Common Mistakes and How to Avoid Them
Several pitfalls can derail your milk chocolate fudge efforts. Here’s how to navigate them:
- Grainy Texture: This often results from sugar crystals not dissolving completely. Solution: Ensure the sugar is fully dissolved before the mixture comes to a boil. Stir constantly, especially in the early stages.
- Too Soft: Using too much liquid or not cooking the mixture to the proper temperature can lead to soft fudge. Solution: Reduce the liquid slightly and use a candy thermometer for precise temperature control.
- Too Hard: Overcooking the mixture can create overly hard fudge. Solution: Monitor the temperature carefully and remove from heat as soon as it reaches the soft-ball stage.
- Chocolate Seizing: Adding cold ingredients to hot chocolate can cause it to seize. Solution: Ensure all ingredients are at room temperature, or warm the chocolate chips slightly before adding them.
Adjusting Recipes for Milk Chocolate
Because milk chocolate has different properties than other chocolates, consider making the following adjustments to your existing fudge recipes:
- Reduce Sugar: Decrease the amount of granulated sugar by 1/4 to 1/3 cup to compensate for the sweetness of the milk chocolate.
- Increase Cocoa Powder (Optional): Add a tablespoon or two of unsweetened cocoa powder to enhance the chocolate flavor. This will also help offset some of the sweetness.
- Use Less Liquid: Slightly reduce the amount of milk or cream to help the fudge set properly. Start with reducing it by a tablespoon or two.
A Simple Milk Chocolate Fudge Recipe
This recipe provides a starting point for making fudge with milk chocolate chips. Adjust it to your liking.
Ingredient | Amount |
---|---|
Milk Chocolate Chips | 3 cups |
Granulated Sugar | 1 3/4 cups |
Unsalted Butter | 1/2 cup (1 stick) |
Evaporated Milk | 2/3 cup |
Vanilla Extract | 1 teaspoon |
Pinch of Salt |
Instructions:
- Line an 8×8 inch baking pan with parchment paper.
- In a medium saucepan, combine sugar, butter, evaporated milk, and salt.
- Cook over medium heat, stirring constantly, until sugar is dissolved and the mixture comes to a rolling boil.
- Boil for 5 minutes, stirring constantly to prevent burning.
- Remove from heat and stir in the milk chocolate chips until melted and smooth.
- Stir in vanilla extract.
- Pour into the prepared pan and spread evenly.
- Let cool completely at room temperature before cutting into squares.
Frequently Asked Questions (FAQs) About Milk Chocolate Fudge
Can I use sweetened condensed milk instead of evaporated milk?

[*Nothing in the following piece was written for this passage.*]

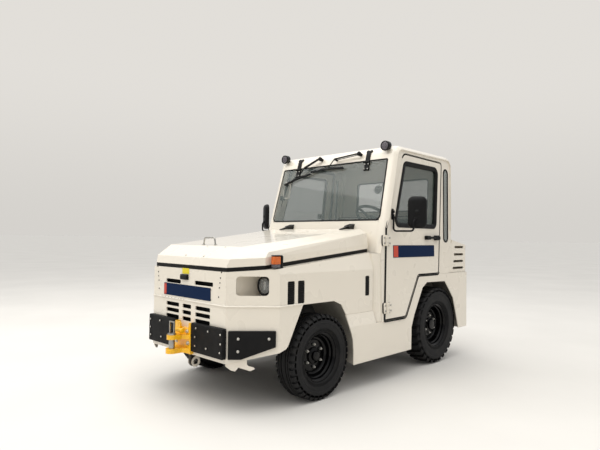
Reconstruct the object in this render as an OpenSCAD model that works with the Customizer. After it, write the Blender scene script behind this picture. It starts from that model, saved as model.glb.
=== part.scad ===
// Airport baggage tug with a closed cab, a front and a rear drawbar coupling
// Millimetres. +X is the driving direction, +Y the driver's side, +Z up, tyres on Z = 0.
// Every X station is measured from the front axle; place() shifts the tug so that it is centred.

/* [Wheels] */
// Distance between the front and the rear axle
wheelbase = 1595; // [1580:5:1610]
// Distance between the middle planes of the two wheels of an axle
track = 1192; // [1186:2:1196]
// Outer diameter of a front tyre
front_tyre_d = 600; // [590:2:606]
// Width of a front tyre
front_tyre_w = 176; // [166:2:178]
// Outer diameter of a rear tyre
rear_tyre_d = 694; // [680:2:700]
// Width of a rear tyre
rear_tyre_w = 190; // [180:2:192]
// Outer diameter of the flange of a front rim
front_flange_d = 350; // [330:5:370]
// Outer diameter of the flange of a rear rim
rear_flange_d = 390; // [370:5:410]
// Depth of the wheel disc behind the outer edge of a front rim
front_dish = 74; // [68:1:78]
// Depth of the wheel disc behind the outer edge of a rear rim
rear_dish = 92; // [86:1:96]
// Diameter of the circle of wheel nuts
nut_circle_d = 160; // [150:5:170]

// Number of shoulder grooves on each side of a front tyre
front_grooves = 38; // [30:1:46]
// Number of shoulder grooves on each side of a rear tyre
rear_grooves = 29; // [22:1:34]
// Depth of the grooves of a front tyre
front_groove_t = 11; // [8:1:14]
// Depth of the grooves of a rear tyre
rear_groove_t = 18; // [12:1:22]

/* [Steering] */
// Distance of a king pin from the middle plane of its wheel
kingpin_offset = 92; // [88:1:96]
// Diameter of a king pin
kingpin_d = 34; // [28:1:38]
// Diameter of a wheel spindle
spindle_d = 50; // [44:1:56]
// Diameter of the steering wheel
steering_wheel_d = 330; // [310:5:350]
// Tilt of the steering column from upright
column_tilt = 38; // [34:1:42]
// Running clearance on the radius of pins and spindles
pin_fit = 0.05; // [0.02:0.01:0.1]

/* [Body shell] */
// Distance from the front axle to the front panel
nose_x = 672; // [664:1:680]
// Half of the width of the flat front panel
nose_half = 443; // [435:1:450]
// Distance from the front axle to the rear end of a chamfered corner
corner_x = 413; // [405:1:420]
// Half of the width over the front fenders
fender_half = 676; // [672:1:680]
// Half of the width over the side skirts
skirt_half = 712; // [708:1:716]
// Thickness of the body plates
plate_t = 8; // [6:0.5:10]
// Height of the lower edge of the front panel
nose_bottom_z = 322; // [316:1:328]
// Height of the upper edge of the front panel
nose_top_z = 908; // [902:1:914]
// Rise of the hood seam for each millimetre to the rear
seam_rise = 0.094; // [0.09:0.001:0.098]
// Height at which a fender bends inwards
shoulder_z = 897; // [890:1:902]
// Height of the lower edge of the skirts
skirt_bottom_z = 198; // [190:2:210]
// Distance from the front axle back to the rear plate
tail_x = 2130; // [2120:5:2145]
// Height of the ledge behind the cab door
ledge_z = 822; // [818:1:826]
// Height of the rear deck at its front edge
deck_top_z = 1138; // [1130:1:1146]
// Fall of the rear deck from its front to its rear edge
deck_fall = 50; // [40:2:60]
// Height of the slots in the front panel
slot_h = 28; // [22:1:32]

/* [Hood] */
// Height of the seal between hood and fenders
seal_h = 27; // [22:1:30]
// Half of the width of the hood
hood_half = 600; // [592:1:604]
// Thickness of the hood panel
hood_t = 6; // [4:0.5:8]
// Diameter of the hood hinge pins
hood_pin_d = 12; // [10:1:14]

/* [Cab] */
// Height of the roof
roof_z = 1945; // [1938:1:1952]
// Lean of the windshield from upright
screen_lean = 14.7; // [14:0.1:15.5]
// Lean of the rear wall from upright
rear_lean = 1.9; // [1.6:0.1:2.2]
// Inward lean of the door sides
side_lean = 1.6; // [1.5:0.1:1.7]
// Half of the width over the doors at their sills
door_half = 720; // [716:1:722]
// Thickness of the doors and of the cab sides
door_t = 38; // [34:1:42]
// Gap round a door
door_gap = 7; // [6:0.5:8]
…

Yes, you can, but be aware that sweetened condensed milk is much sweeter than evaporated milk. Reduce the amount of granulated sugar in your recipe significantly to avoid overly sweet fudge.
Does the brand of milk chocolate chips matter?
Yes, the brand can affect the outcome. Higher-quality milk chocolate chips often have a higher cocoa butter content, which contributes to a smoother and richer fudge. Experiment with different brands to find your preference.
Can I add nuts to milk chocolate fudge?
Absolutely! Chopped nuts, such as walnuts, pecans, or almonds, add a delightful texture and flavor to milk chocolate fudge. Stir them in after the chocolate has melted.
How long does milk chocolate fudge last?
Properly stored, milk chocolate fudge can last for up to two weeks at room temperature in an airtight container. It can also be refrigerated for longer storage (up to a month), but the texture may become slightly harder.
Can I freeze milk chocolate fudge?
Yes, you can freeze milk chocolate fudge for up to three months. Wrap it tightly in plastic wrap and then place it in a freezer-safe bag or container. Thaw overnight in the refrigerator before serving.
Why is my milk chocolate fudge grainy?
Graininess usually results from undissolved sugar crystals. Ensure the sugar is completely dissolved before bringing the mixture to a boil. Overcooking or stirring too vigorously can also contribute to graininess.
My fudge is too soft. What did I do wrong?
Several factors can lead to soft fudge. The most common causes are too much liquid, not cooking the mixture to a high enough temperature, or insufficient cooling time.
Can I use a microwave to make milk chocolate fudge?
While possible, using a microwave is not recommended for beginners, as it’s much harder to control the temperature and prevent burning or seizing. However, you can melt the chocolate chips separately in the microwave after cooking the sugar mixture on the stovetop.
What’s the best way to cut fudge cleanly?
To cut fudge neatly, use a large, sharp knife that has been warmed slightly under hot water. Wipe the blade clean between cuts. Alternatively, use a pizza cutter for precise squares.
Can I add marshmallows to my milk chocolate fudge recipe?
Yes, marshmallows add a fun and chewy texture to fudge. Stir in miniature marshmallows after the chocolate has melted.
How can I make my milk chocolate fudge less sweet?
The best way to reduce sweetness is to decrease the amount of granulated sugar in the recipe. You can also add a tablespoon or two of unsweetened cocoa powder to balance the flavor.
Can I use brown sugar in my milk chocolate fudge?
Yes, brown sugar will add a molasses-like flavor and a slightly chewier texture to the fudge. Substitute a portion of the granulated sugar with brown sugar. Be aware it will increase the moisture content slightly.